_Task_
Will you give the material below again, every line exactly as it is?

# # # # #

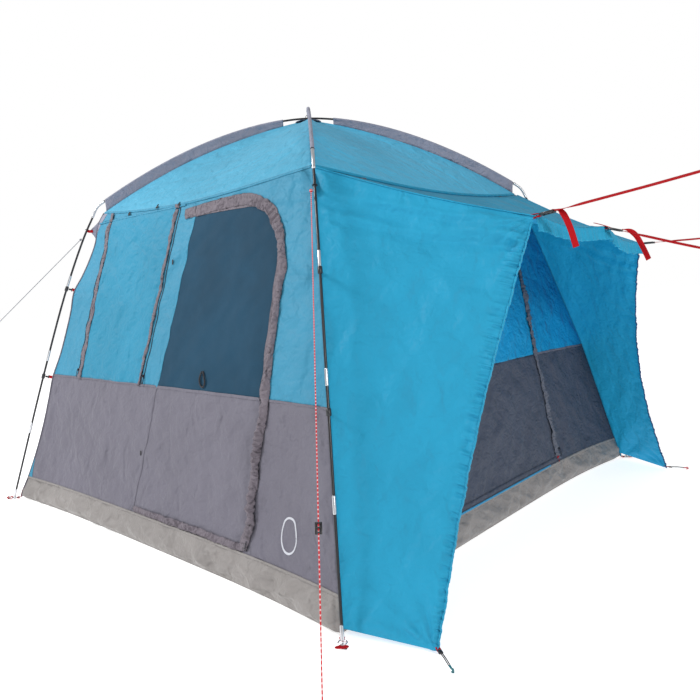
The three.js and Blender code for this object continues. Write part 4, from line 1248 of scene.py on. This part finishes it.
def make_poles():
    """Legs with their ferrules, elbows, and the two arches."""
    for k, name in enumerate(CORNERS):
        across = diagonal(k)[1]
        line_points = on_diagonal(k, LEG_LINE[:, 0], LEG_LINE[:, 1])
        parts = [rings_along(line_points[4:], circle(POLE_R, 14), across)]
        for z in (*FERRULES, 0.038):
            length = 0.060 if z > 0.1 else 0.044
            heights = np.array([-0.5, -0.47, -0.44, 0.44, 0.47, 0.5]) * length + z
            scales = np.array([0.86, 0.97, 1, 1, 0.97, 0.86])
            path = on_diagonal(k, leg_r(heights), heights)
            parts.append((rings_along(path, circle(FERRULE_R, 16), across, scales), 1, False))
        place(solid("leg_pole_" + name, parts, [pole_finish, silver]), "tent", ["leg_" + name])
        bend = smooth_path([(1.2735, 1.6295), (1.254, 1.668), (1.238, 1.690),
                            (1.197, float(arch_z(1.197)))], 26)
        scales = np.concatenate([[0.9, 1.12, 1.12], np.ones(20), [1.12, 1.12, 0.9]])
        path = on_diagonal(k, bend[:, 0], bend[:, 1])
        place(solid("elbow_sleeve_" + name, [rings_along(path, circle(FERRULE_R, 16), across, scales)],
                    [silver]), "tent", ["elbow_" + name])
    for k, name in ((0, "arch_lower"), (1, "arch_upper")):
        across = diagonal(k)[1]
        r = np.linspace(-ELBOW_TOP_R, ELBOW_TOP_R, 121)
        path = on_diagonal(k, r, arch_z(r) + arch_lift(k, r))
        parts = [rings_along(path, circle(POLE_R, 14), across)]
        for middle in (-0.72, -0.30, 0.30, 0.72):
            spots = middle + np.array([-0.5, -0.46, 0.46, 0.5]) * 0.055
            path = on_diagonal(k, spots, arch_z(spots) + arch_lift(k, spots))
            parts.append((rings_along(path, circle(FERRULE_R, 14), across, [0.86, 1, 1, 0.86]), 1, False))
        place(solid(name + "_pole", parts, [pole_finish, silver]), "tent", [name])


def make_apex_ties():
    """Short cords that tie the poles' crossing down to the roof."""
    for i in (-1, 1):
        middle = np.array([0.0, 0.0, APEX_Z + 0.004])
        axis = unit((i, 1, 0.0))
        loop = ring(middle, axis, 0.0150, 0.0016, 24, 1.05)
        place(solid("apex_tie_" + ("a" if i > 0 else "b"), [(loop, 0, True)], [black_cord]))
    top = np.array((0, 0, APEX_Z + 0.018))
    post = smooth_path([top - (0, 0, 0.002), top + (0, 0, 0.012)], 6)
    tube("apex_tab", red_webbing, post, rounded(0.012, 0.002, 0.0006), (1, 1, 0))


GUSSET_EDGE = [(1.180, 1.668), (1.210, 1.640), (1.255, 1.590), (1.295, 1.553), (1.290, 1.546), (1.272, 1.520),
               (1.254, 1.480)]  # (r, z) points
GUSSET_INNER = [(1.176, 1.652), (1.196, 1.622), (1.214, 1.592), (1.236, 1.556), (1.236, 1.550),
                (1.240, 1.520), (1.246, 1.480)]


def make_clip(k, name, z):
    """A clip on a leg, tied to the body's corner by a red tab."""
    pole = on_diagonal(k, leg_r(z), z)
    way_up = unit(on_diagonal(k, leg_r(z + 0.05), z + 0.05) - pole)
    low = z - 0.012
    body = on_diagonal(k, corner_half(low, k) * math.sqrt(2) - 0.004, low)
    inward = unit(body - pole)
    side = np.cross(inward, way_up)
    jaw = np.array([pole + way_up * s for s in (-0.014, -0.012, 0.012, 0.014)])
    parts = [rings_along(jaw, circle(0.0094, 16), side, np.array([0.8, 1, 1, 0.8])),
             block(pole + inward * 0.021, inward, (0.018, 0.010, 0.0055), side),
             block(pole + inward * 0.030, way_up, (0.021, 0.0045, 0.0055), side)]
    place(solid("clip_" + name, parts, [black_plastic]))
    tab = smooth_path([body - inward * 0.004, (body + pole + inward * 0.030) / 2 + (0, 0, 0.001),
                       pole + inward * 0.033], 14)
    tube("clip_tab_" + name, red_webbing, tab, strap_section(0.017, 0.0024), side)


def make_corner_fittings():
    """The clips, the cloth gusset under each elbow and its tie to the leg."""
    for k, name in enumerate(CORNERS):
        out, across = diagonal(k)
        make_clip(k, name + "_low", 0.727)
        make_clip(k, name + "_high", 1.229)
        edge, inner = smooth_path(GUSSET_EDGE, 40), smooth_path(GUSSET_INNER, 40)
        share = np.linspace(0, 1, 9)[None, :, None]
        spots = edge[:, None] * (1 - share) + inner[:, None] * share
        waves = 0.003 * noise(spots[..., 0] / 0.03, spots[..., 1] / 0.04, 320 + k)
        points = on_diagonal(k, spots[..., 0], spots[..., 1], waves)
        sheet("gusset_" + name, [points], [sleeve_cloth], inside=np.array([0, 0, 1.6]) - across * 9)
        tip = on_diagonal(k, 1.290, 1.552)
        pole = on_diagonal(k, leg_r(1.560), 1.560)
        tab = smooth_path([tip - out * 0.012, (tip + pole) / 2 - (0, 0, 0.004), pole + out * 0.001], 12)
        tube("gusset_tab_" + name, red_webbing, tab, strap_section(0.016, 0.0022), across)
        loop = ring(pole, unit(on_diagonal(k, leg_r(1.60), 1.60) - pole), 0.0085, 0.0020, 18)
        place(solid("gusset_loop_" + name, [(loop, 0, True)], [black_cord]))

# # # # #

_Correct result_
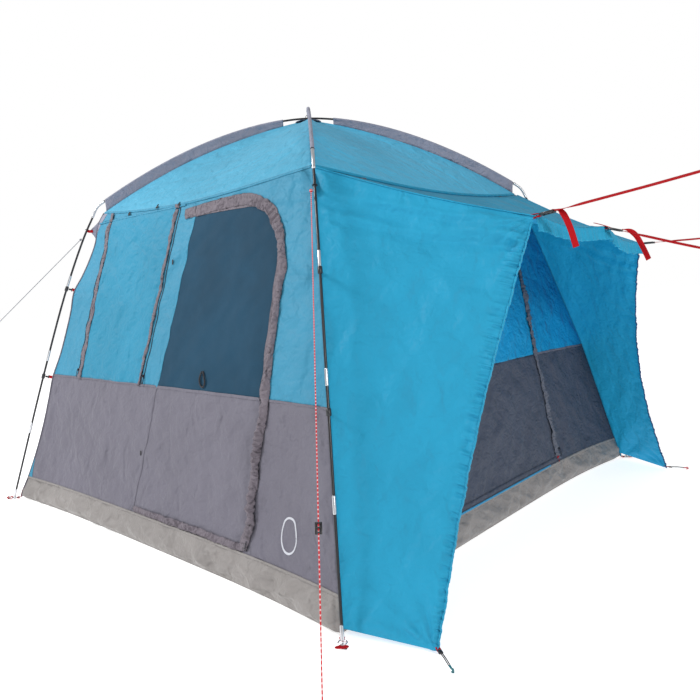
The three.js and Blender code for this object continues. Write part 4, from line 1248 of scene.py on. This part finishes it.
def make_poles():
    """Legs with their ferrules, elbows, and the two arches."""
    for k, name in enumerate(CORNERS):
        across = diagonal(k)[1]
        line_points = on_diagonal(k, LEG_LINE[:, 0], LEG_LINE[:, 1])
        parts = [rings_along(line_points[4:], circle(POLE_R, 14), across)]
        for z in (*FERRULES, 0.038):
            length = 0.060 if z > 0.1 else 0.044
            heights = np.array([-0.5, -0.47, -0.44, 0.44, 0.47, 0.5]) * length + z
            scales = np.array([0.86, 0.97, 1, 1, 0.97, 0.86])
            path = on_diagonal(k, leg_r(heights), heights)
            parts.append((rings_along(path, circle(FERRULE_R, 16), across, scales), 1, False))
        place(solid("leg_pole_" + name, parts, [pole_finish, silver]), "tent", ["leg_" + name])
        bend = smooth_path([(1.2735, 1.6295), (1.254, 1.668), (1.238, 1.690),
                            (1.197, float(arch_z(1.197)))], 26)
        scales = np.concatenate([[0.9, 1.12, 1.12], np.ones(20), [1.12, 1.12, 0.9]])
        path = on_diagonal(k, bend[:, 0], bend[:, 1])
        place(solid("elbow_sleeve_" + name, [rings_along(path, circle(FERRULE_R, 16), across, scales)],
                    [silver]), "tent", ["elbow_" + name])
    for k, name in ((0, "arch_lower"), (1, "arch_upper")):
        across = diagonal(k)[1]
        r = np.linspace(-ELBOW_TOP_R, ELBOW_TOP_R, 121)
        path = on_diagonal(k, r, arch_z(r) + arch_lift(k, r))
        parts = [rings_along(path, circle(POLE_R, 14), across)]
        for middle in (-0.72, -0.30, 0.30, 0.72):
            spots = middle + np.array([-0.5, -0.46, 0.46, 0.5]) * 0.055
            path = on_diagonal(k, spots, arch_z(spots) + arch_lift(k, spots))
            parts.append((rings_along(path, circle(FERRULE_R, 14), across, [0.86, 1, 1, 0.86]), 1, False))
        place(solid(name + "_pole", parts, [pole_finish, silver]), "tent", [name])


def make_apex_ties():
    """Short cords that tie the poles' crossing down to the roof."""
    for i in (-1, 1):
        middle = np.array([0.0, 0.0, APEX_Z + 0.004])
        axis = unit((i, 1, 0.0))
        loop = ring(middle, axis, 0.0150, 0.0016, 24, 1.05)
        place(solid("apex_tie_" + ("a" if i > 0 else "b"), [(loop, 0, True)], [black_cord]))
    top = np.array((0, 0, APEX_Z + 0.018))
    post = smooth_path([top - (0, 0, 0.002), top + (0, 0, 0.012)], 6)
    tube("apex_tab", red_webbing, post, rounded(0.012, 0.002, 0.0006), (1, 1, 0))


GUSSET_EDGE = [(1.180, 1.668), (1.210, 1.640), (1.255, 1.590), (1.295, 1.553), (1.290, 1.546), (1.272, 1.520),
               (1.254, 1.480)]  # (r, z) points
GUSSET_INNER = [(1.176, 1.652), (1.196, 1.622), (1.214, 1.592), (1.236, 1.556), (1.236, 1.550),
                (1.240, 1.520), (1.246, 1.480)]


def make_clip(k, name, z):
    """A clip on a leg, tied to the body's corner by a red tab."""
    pole = on_diagonal(k, leg_r(z), z)
    way_up = unit(on_diagonal(k, leg_r(z + 0.05), z + 0.05) - pole)
    low = z - 0.012
    body = on_diagonal(k, corner_half(low, k) * math.sqrt(2) - 0.004, low)
    inward = unit(body - pole)
    side = np.cross(inward, way_up)
    jaw = np.array([pole + way_up * s for s in (-0.014, -0.012, 0.012, 0.014)])
    parts = [rings_along(jaw, circle(0.0094, 16), side, np.array([0.8, 1, 1, 0.8])),
             block(pole + inward * 0.021, inward, (0.018, 0.010, 0.0055), side),
             block(pole + inward * 0.030, way_up, (0.021, 0.0045, 0.0055), side)]
    place(solid("clip_" + name, parts, [black_plastic]))
    tab = smooth_path([body - inward * 0.004, (body + pole + inward * 0.030) / 2 + (0, 0, 0.001),
                       pole + inward * 0.033], 14)
    tube("clip_tab_" + name, red_webbing, tab, strap_section(0.017, 0.0024), side)


def make_corner_fittings():
    """The clips, the cloth gusset under each elbow and its tie to the leg."""
    for k, name in enumerate(CORNERS):
        out, across = diagonal(k)
        make_clip(k, name + "_low", 0.727)
        make_clip(k, name + "_high", 1.229)
        edge, inner = smooth_path(GUSSET_EDGE, 40), smooth_path(GUSSET_INNER, 40)
        share = np.linspace(0, 1, 9)[None, :, None]
        spots = edge[:, None] * (1 - share) + inner[:, None] * share
        waves = 0.003 * noise(spots[..., 0] / 0.03, spots[..., 1] / 0.04, 320 + k)
        points = on_diagonal(k, spots[..., 0], spots[..., 1], waves)
        sheet("gusset_" + name, [points], [sleeve_cloth], inside=np.array([0, 0, 1.6]) - across * 9)
        tip = on_diagonal(k, 1.290, 1.552)
        pole = on_diagonal(k, leg_r(1.560), 1.560)
        tab = smooth_path([tip - out * 0.012, (tip + pole) / 2 - (0, 0, 0.004), pole + out * 0.001], 12)
        tube("gusset_tab_" + name, red_webbing, tab, strap_section(0.016, 0.0022), across)
        loop = ring(pole, unit(on_diagonal(k, leg_r(1.60), 1.60) - pole), 0.0085, 0.0020, 18)
        place(solid("gusset_loop_" + name, [(loop, 0, True)], [black_cord]))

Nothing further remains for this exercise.